** Given task **
Take each line containing "with" and report it exactly as written.
════
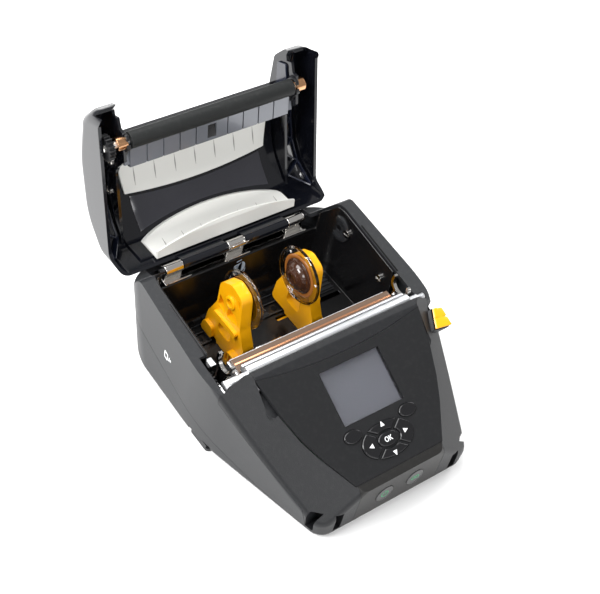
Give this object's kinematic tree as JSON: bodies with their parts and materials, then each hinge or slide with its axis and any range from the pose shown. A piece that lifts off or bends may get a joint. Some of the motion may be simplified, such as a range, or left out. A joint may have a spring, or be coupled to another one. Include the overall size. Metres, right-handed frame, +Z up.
{
  "type": "label maker",
  "caption": "Portable label maker standing with its lid open: media compartment with two roll guides, platen in the lid, tear bar, sloping panel with display and keys.",
  "frame": {"origin": "middle of the flat base, on the surface that it stands on", "axes": "+Z up, +Y from the display panel towards the lid hinge, +X to the right"},
  "size_m": [0.1558, 0.2346, 0.1385],
  "materials": {
    "casing": "fine moulded texture",
    "bumper": "soft textured",
    "panel": "matte",
    "strip": "matte",
    "lid_plastic": "glossy",
    "tray_plastic": "semi gloss",
    "pad_plastic": "satin off-white",
    "strip_plastic": "satin light grey",
    "floor_plastic": "satin grey",
    "key_plastic": "gloss",
    "window": "clear",
    "display": "satin",
    "amber_plastic": "satin amber",
    "smoky_plastic": "smoky clear",
    "steel": "satin",
    "nickel": "bright",
    "pin_steel": "blackened",
    "brass": "polished bronze",
    "platen_rubber": "fine matte",
    "gear_plastic": "satin",
    "ceramic": "glazed",
    "board": "solder mask",
    "motor_case": "plated",
    "battery_wrap": "smooth",
    "sensor": "gloss"
  },
  "bodies": {
    "base": {"lower_case": "casing", "upper_case": "casing", "bumper_left": "bumper", "bumper_right": "bumper", "trim_strip": "bumper", "control_strip": "strip", "front_panel": "panel", "display_window": "window", "display_module": "display", "keypad_board": "board", "tear_bar": "steel", "media_tray": "tray_plastic", "floor_pads": "floor_plastic", "wall_strip": "strip_plastic", "gap_sensor": "sensor", "printhead": "ceramic", "heat_sink": "steel", "printhead_bracket": "steel", "head_springs": "steel", "main_board": "board", "stepper_motor": "motor_case", "battery_pack": "battery_wrap", "battery_cover": "casing", "belt_clip": "casing", "case_screws": "nickel", "port_sockets": "sensor", "gear_plate": "steel", "hinge_pin": "pin_steel", "hinge_bracket": "nickel"},
    "lid": {"lid_shell": "lid_plastic", "lid_liner": "lid_plastic", "liner_pad_upper": "pad_plastic", "liner_pad_lower": "pad_plastic", "media_guide_bar": "floor_plastic", "guide_sensor": "sensor", "lever_plates": "steel", "lid_screws": "nickel", "platen_bushings": "brass"},
    "platen": {"platen_roller": "platen_rubber", "platen_shaft": "steel", "platen_gear": "gear_plastic"},
    "guide_left": {"guide_arm_left": "amber_plastic"},
    "guide_right": {"guide_arm_right": "amber_plastic"},
    "disc_left": {"guide_disc_left": "smoky_plastic"},
    "disc_right": {"guide_disc_right": "smoky_plastic"},
    "centring_pinion": {"centring_pinion": "gear_plastic"},
    "latch": {"latch_hooks": "nickel"},
    "release_button": {"release_button": "amber_plastic"},
    "idler_gear": {"idler_gear": "gear_plastic"},
    "motor_pinion": {"motor_pinion": "gear_plastic"},
    "port_cover": {"port_cover": "bumper"},
    "power_button": {"power_button": "key_plastic"},
    "pairing_button": {"pairing_button": "key_plastic"},
    "key_soft_left": {"key_soft_left": "key_plastic"},
    "key_soft_right": {"key_soft_right": "key_plastic"},
    "key_up": {"key_up": "key_plastic"},
    "key_enter": {"key_enter": "key_plastic"},
    "key_left": {"key_left": "key_plastic"},
    "key_right": {"key_right": "key_plastic"},
    "key_down": {"key_down": "key_plastic"}
  },
  "joints": [
    {"name": "lid_hinge", "type": "hinge", "parent": "base", "child": "lid", "pos_m": [0, 0.078, 0.05], "axis": [1, 0, 0], "range_deg": [0, 113.2]},
    {"name": "platen_spin", "type": "hinge", "parent": "lid", "child": "platen", "pos_m": [0, 0.11891, 0.11918], "axis": [1, 0, 0], "continuous": true},
    {"name": "guide_right_slide", "type": "slide", "parent": "base", "child": "guide_right", "axis": [1, 0, 0], "range_m": [-0.008, 0.032]},
    {"name": "guide_left_slide", "type": "slide", "parent": "base", "child": "guide_left", "axis": [1, 0, 0], "range_m": [-0.032, 0.008]},
    {"name": "centring_spin", "type": "hinge", "parent": "base", "child": "centring_pinion", "pos_m": [0, 0.032, 0.005], "axis": [0, 0, 1], "range_deg": [-229.3, 57.4]},
    {"name": "disc_right_spin", "type": "hinge", "parent": "guide_right", "child": "disc_right", "pos_m": [0.02, 0.0396, 0.0492], "axis": [1, 0, 0], "continuous": true},
    {"name": "disc_left_spin", "type": "hinge", "parent": "guide_left", "child": "disc_left", "pos_m": [-0.02, 0.0396, 0.0492], "axis": [1, 0, 0], "continuous": true},
    {"name": "release_press", "type": "slide", "parent": "base", "child": "release_button", "axis": [-0.798, 0.2494, -0.5486], "range_m": [0, 0.002], "stiffness_N_per_m": 600},
    {"name": "latch_turn", "type": "hinge", "parent": "base", "child": "latch", "pos_m": [0, 0.0023, 0.0366], "axis": [-1, 0, 0], "range_deg": [0, 2.6]},
    {"name": "idler_spin", "type": "hinge", "parent": "base", "child": "idler_gear", "pos_m": [-0.0685, -0.0017, 0.0411], "axis": [1, 0, 0], "continuous": true},
    {"name": "motor_spin", "type": "hinge", "parent": "base", "child": "motor_pinion", "pos_m": [-0.0685, -0.0152, 0.03369], "axis": [1, 0, 0], "continuous": true},
    {"name": "port_cover_hinge", "type": "hinge", "parent": "base", "child": "port_cover", "pos_m": [0.06436, -0.0515, 0.0128], "axis": [0.238, 0.9713, 0], "range_deg": [0, 100]},
    {"name": "power_press", "type": "slide", "parent": "base", "child": "power_button", "axis": [0, 1, 0], "range_m": [0, 0.0006], "stiffness_N_per_m": 500},
    {"name": "pairing_press", "type": "slide", "parent": "base", "child": "pairing_button", "axis": [0, 1, 0], "range_m": [0, 0.0006], "stiffness_N_per_m": 500},
    {"name": "key_soft_left_press", "type": "slide", "parent": "base", "child": "key_soft_left", "axis": [0, 0.4384, -0.8988], "range_m": [0, 0.0006], "stiffness_N_per_m": 500},
    {"name": "key_soft_right_press", "type": "slide", "parent": "base", "child": "key_soft_right", "axis": [0, 0.4384, -0.8988], "range_m": [0, 0.0006], "stiffness_N_per_m": 500},
    {"name": "key_up_press", "type": "slide", "parent": "base", "child": "key_up", "axis": [0, 0.4384, -0.8988], "range_m": [0, 0.0006], "stiffness_N_per_m": 500},
    {"name": "key_enter_press", "type": "slide", "parent": "base", "child": "key_enter", "axis": [0, 0.4384, -0.8988], "range_m": [0, 0.0006], "stiffness_N_per_m": 500},
    {"name": "key_left_press", "type": "slide", "parent": "base", "child": "key_left", "axis": [0, 0.4384, -0.8988], "range_m": [0, 0.0006], "stiffness_N_per_m": 500},
    {"name": "key_right_press", "type": "slide", "parent": "base", "child": "key_right", "axis": [0, 0.4384, -0.8988], "range_m": [0, 0.0006], "stiffness_N_per_m": 500},
    {"name": "key_down_press", "type": "slide", "parent": "base", "child": "key_down", "axis": [0, 0.4384, -0.8988], "range_m": [0, 0.0006], "stiffness_N_per_m": 500}
  ],
  "couplings": [
    {"joint": "guide_left_slide", "follows": "guide_right_slide", "ratio": -1},
    {"joint": "centring_spin", "follows": "guide_right_slide", "rad_per_m": -125},
    {"joint": "latch_turn", "follows": "release_press", "rad_per_m": 21.817},
    {"joint": "motor_spin", "follows": "idler_spin", "ratio": -2.1429}
  ]
}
════
** Solution for this task **
Give this object's kinematic tree as JSON: bodies with their parts and materials, then each hinge or slide with its axis and any range from the pose shown. A piece that lifts off or bends may get a joint. Some of the motion may be simplified, such as a range, or left out. A joint may have a spring, or be coupled to another one. Include the overall size. Metres, right-handed frame, +Z up.
  "caption": "Portable label maker standing with its lid open: media compartment with two roll guides, platen in the lid, tear bar, sloping panel with display and keys.",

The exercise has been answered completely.